The author cited two main reasons for the improved CFT behavior. First, the infilled concrete results in an outward buckling of the steel tube, rather than an inward buckling, as in hollow tubes. The outward buckling collapse mechanism differs from the inward mechanism, requiring more energy to result in a failure (Matsui, 1985). The second reason for the CFTs' exemplary behavior occurs in the post-buckling region. When the steel buckles, the axial load is transferred to the concrete and the section can maintain a significant portion of its pre-buckling capacity. The cyclically-loaded frame specimens maintained their strength for several cycles showing strength deterioration only after cracking and fracturing of the welded portion of the stiffeners in the connection-failing specimens and extensive local buckling in the column-failing structures.

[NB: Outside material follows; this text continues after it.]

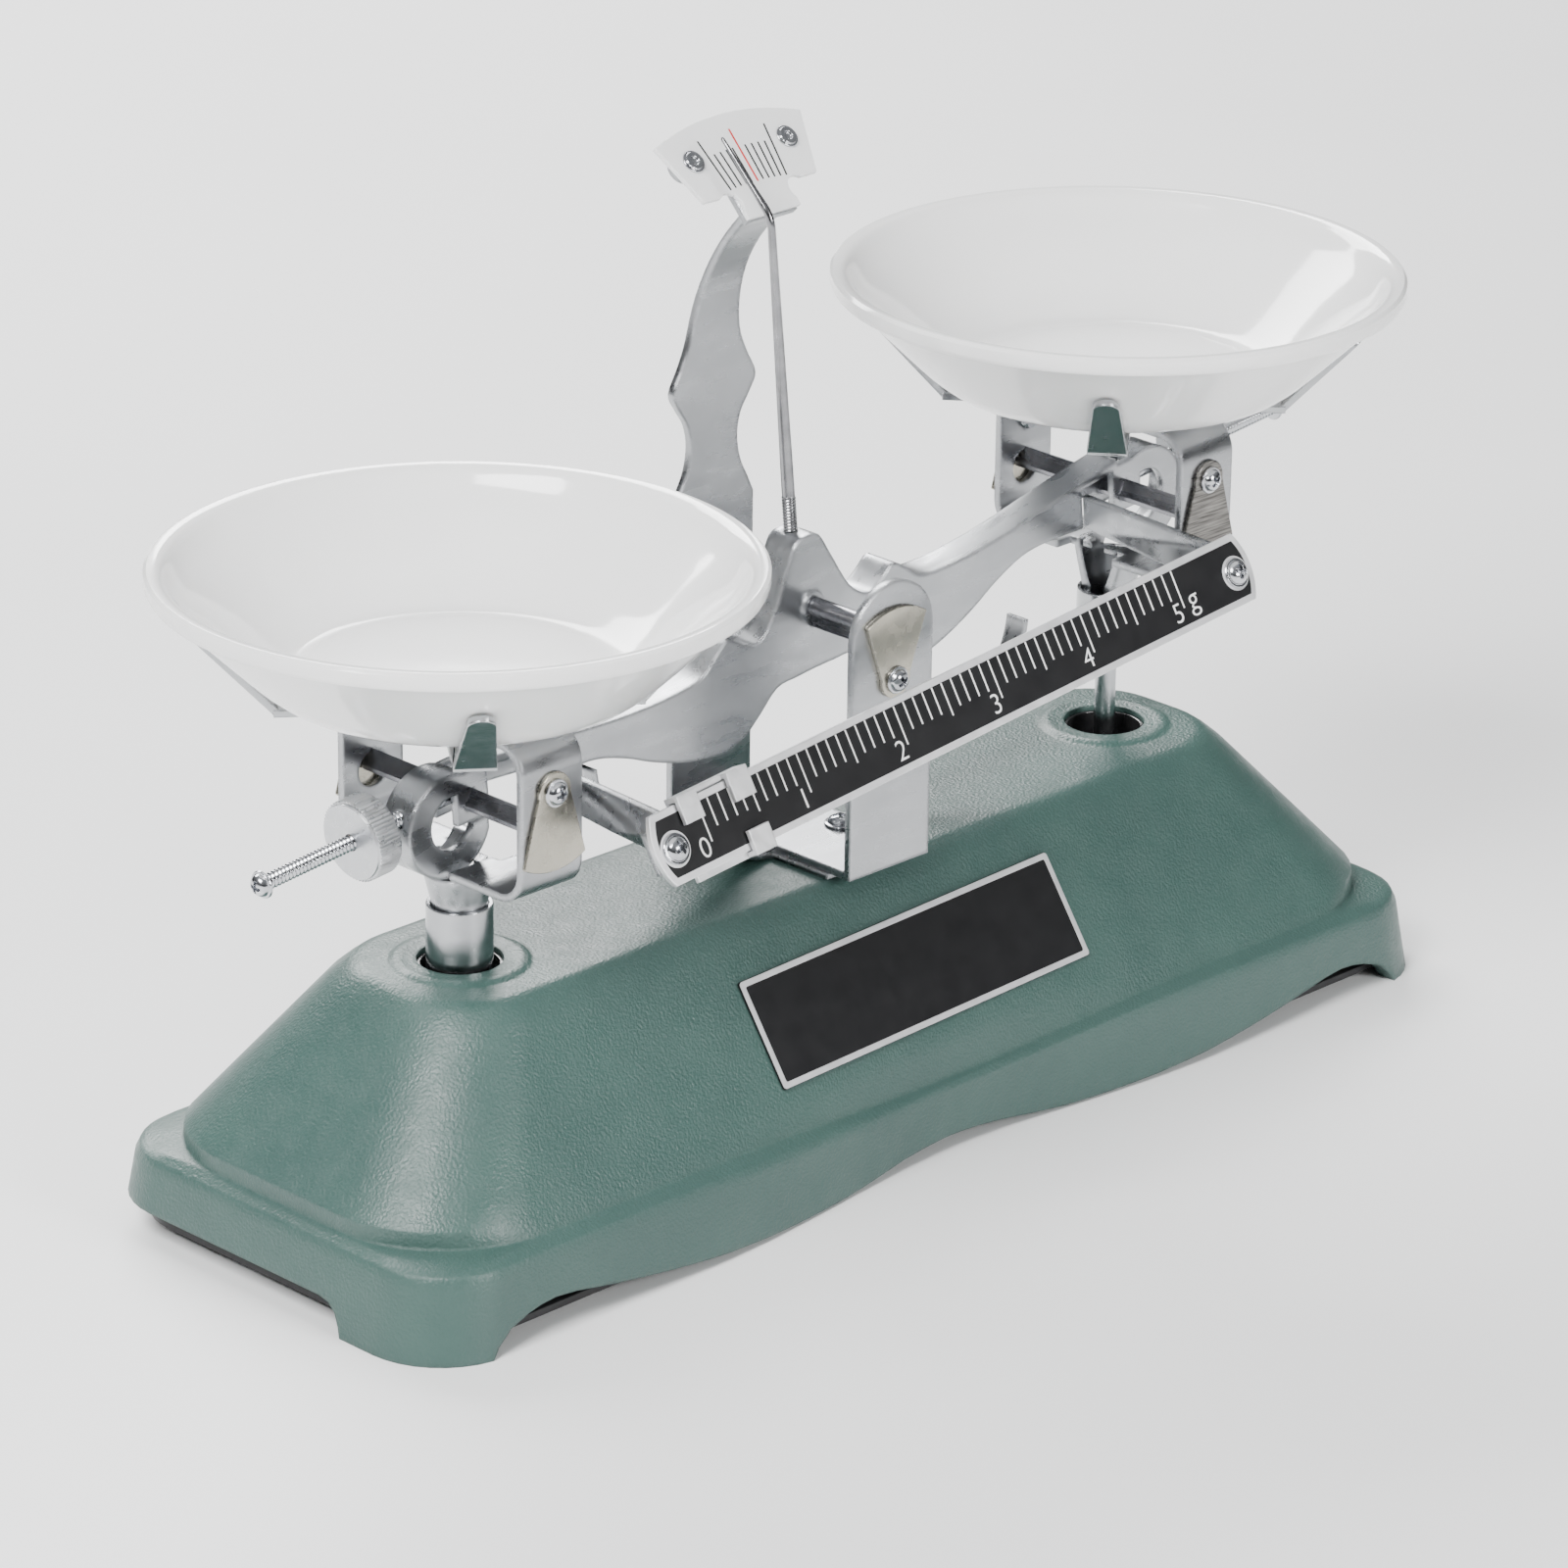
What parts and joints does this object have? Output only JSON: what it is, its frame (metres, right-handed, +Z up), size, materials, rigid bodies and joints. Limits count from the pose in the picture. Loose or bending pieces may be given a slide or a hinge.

Analytical Study, Results, and Discussion

The frames were analyzed using a plastic limit analysis for comparison to experimental results. For a given value of axial load and lateral load, the moment capacity of the frame was determined by calculating the ultimate moment of the beam-columns. Formulas to compute this moment were given based upon the full plastic moment of the tube under pure bending and the strength of the concrete in compression. As mentioned above, the frames with the CFT beam-columns exceeded the plastic mechanism line, while the frames with the hollow tube beam-columns were unable to reach the mechanism line due to local buckling of the steel. Based upon the results of the experiments, the author proposed a value for the limiting D/t ratio of CFTs equal to 1.5 times that of hollow tubes. The author concluded that frames composed of CFT beam-columns and steel wide-flange beams with connection designed as demonstrated in the paper produce ductile structures having excellent seismic resistance.


Matsui, C. (1985) “Strength and Behavior of Frames with Concrete Filled Square Steel Tubular Columns Under Earthquake Loading” Proceedings of the International Specialty Conference on Concrete Filled Tubular Structures, pp. 104-111.

Matsui, C. (1986). “Strength and Deformation Capacity of Frames Composed of Wide Flange Beams and Concrete Filled Square Steel Tubular Columns,” Proceedings of the Pacific Structural Steel Conference, Auckland, New Zealand, 4-8 August 1986, Vol. 2, pp. 169-181.